Senior Farmers’ Market Nutrition Program

The Alaska Senior Farmers’ Market Nutrition Program (June 1st – October 31st) provides coupons to low-income seniors that can be exchanged for fresh Alaska-grown fruits, vegetables, fresh-cut herbs and honey at approved farmer’s markets and roadside sites.

Food Rescue Program

Food Bank of Alaska is a busy warehouse, deploying a fleet of trucks to recover surplus food that would otherwise be disposed of by food industry partners – grocery stores, wholesalers, producers, farmers, and the fishing business. We also collect food donated by community members, and we purchase food in bulk. We then redistribute this food to pantries and meal programs – about 40 partner agencies in the greater Anchorage and Mat-Su service area – who make it available to children, families, and seniors in their neighborhoods.

Mobile Food Pantry (MFP)

When the Food Bank of Alaska receives perishable food donations such as fruits and vegetables, our MFPs distribute this fresh food to families in need while it is still fresh. Families especially appreciate having the healthy produce and dairy products that they often can’t afford at the store.
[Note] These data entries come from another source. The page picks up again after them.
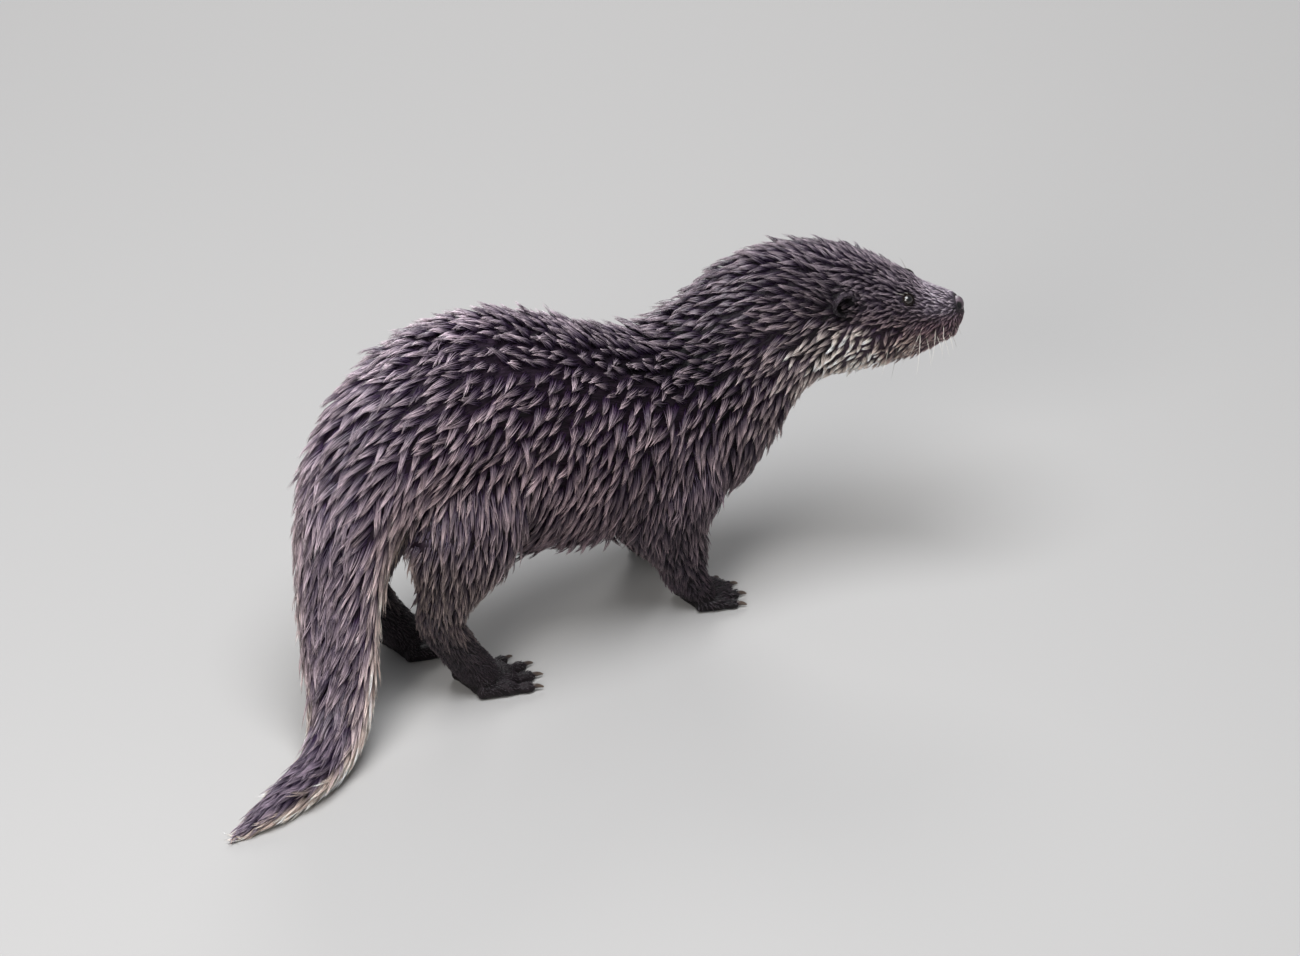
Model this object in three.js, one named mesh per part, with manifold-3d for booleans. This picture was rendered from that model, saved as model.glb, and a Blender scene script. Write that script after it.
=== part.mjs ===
// A Eurasian otter (Lutra lutra) as a still, life-size display model, standing with its back humped, its neck
// raised and stretched forward towards its right, and its tail lowered behind it to the floor.
//
// Millimetres. +Z is up, the trunk runs along +X with the head in front, and +Y is the animal's left.
// Every size is the outer one, out to the tips of the coat. All four feet and the tail rest at z = 0.

import * as THREE from "three";
import { mergeVertices } from "three/addons/utils/BufferGeometryUtils.js";
import Module from "manifold-3d";

const wasm = await Module();
wasm.setup();

// ---------- Driving dimensions ----------

const GAP = 0.3; // left between neighbouring solids
const BODY_SIDES = 20; // corners of a section of the trunk and neck
const TAIL_SIDES = 14;
const HEAD_SIDES = 20;
const LIMB_SIDES = 10;
const FOOT_SIDES = 8;
const TOE_SIDES = 5;
const CLAW_SIDES = 4;
const FULLNESS = 2.2; // 2 would make each section an ellipse, and more fills out its corners

// Sections of the body from the tip of the tail to the withers. Each has its centre, and its reach to the
// side, to the top and to the underside.
const TAIL_SECTIONS = [
  { x: -452, y: -104, z: 5, side: 5, top: 4, under: 6 },
  { x: -420, y: -97, z: 9, side: 13, top: 9, under: 10 },
  { x: -372, y: -82, z: 14, side: 20, top: 15, under: 15 },
  { x: -328, y: -60, z: 22, side: 25, top: 20, under: 22 },
  { x: -300, y: -36, z: 45, side: 30, top: 25, under: 25 },
  { x: -284, y: -14, z: 95, side: 36, top: 32, under: 35 },
  { x: -268, y: 6, z: 150, side: 42, top: 42, under: 52 },
];
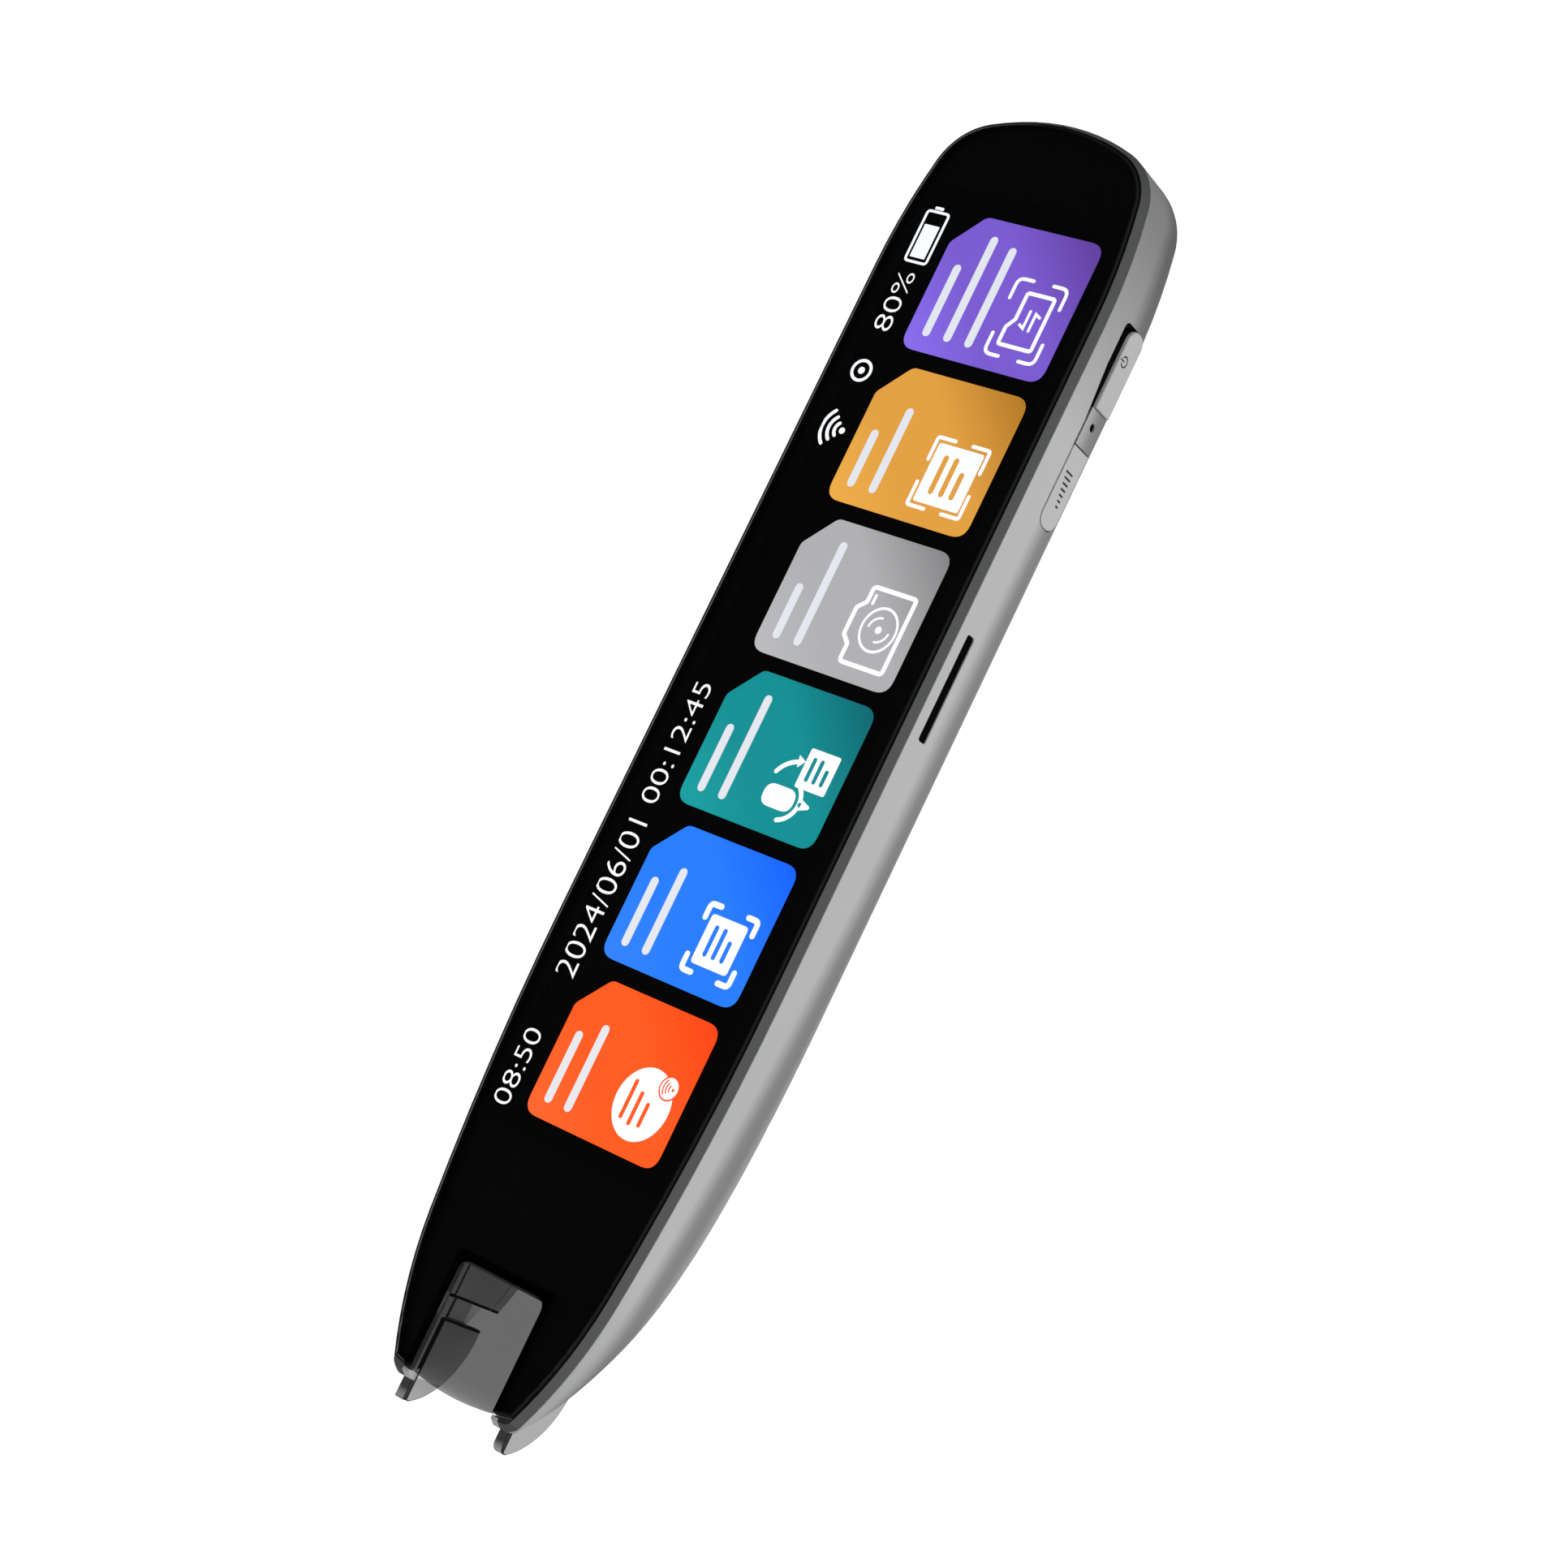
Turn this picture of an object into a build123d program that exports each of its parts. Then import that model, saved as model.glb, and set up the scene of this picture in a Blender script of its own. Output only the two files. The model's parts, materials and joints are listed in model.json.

Food Bank of Alaska works with ten sponsoring agencies that conduct Mobile Food Pantries at nine convenient locations around Anchorage.

Weekend Backpack Program (WBP)

Most school children are provided breakfast and lunch at school each day. However, many students suffer from food insecurity, lacking sufficient funds to provide them with food when school is not in session. We provide child-friendly, nutritious food directly to children in need over the weekends and holiday breaks.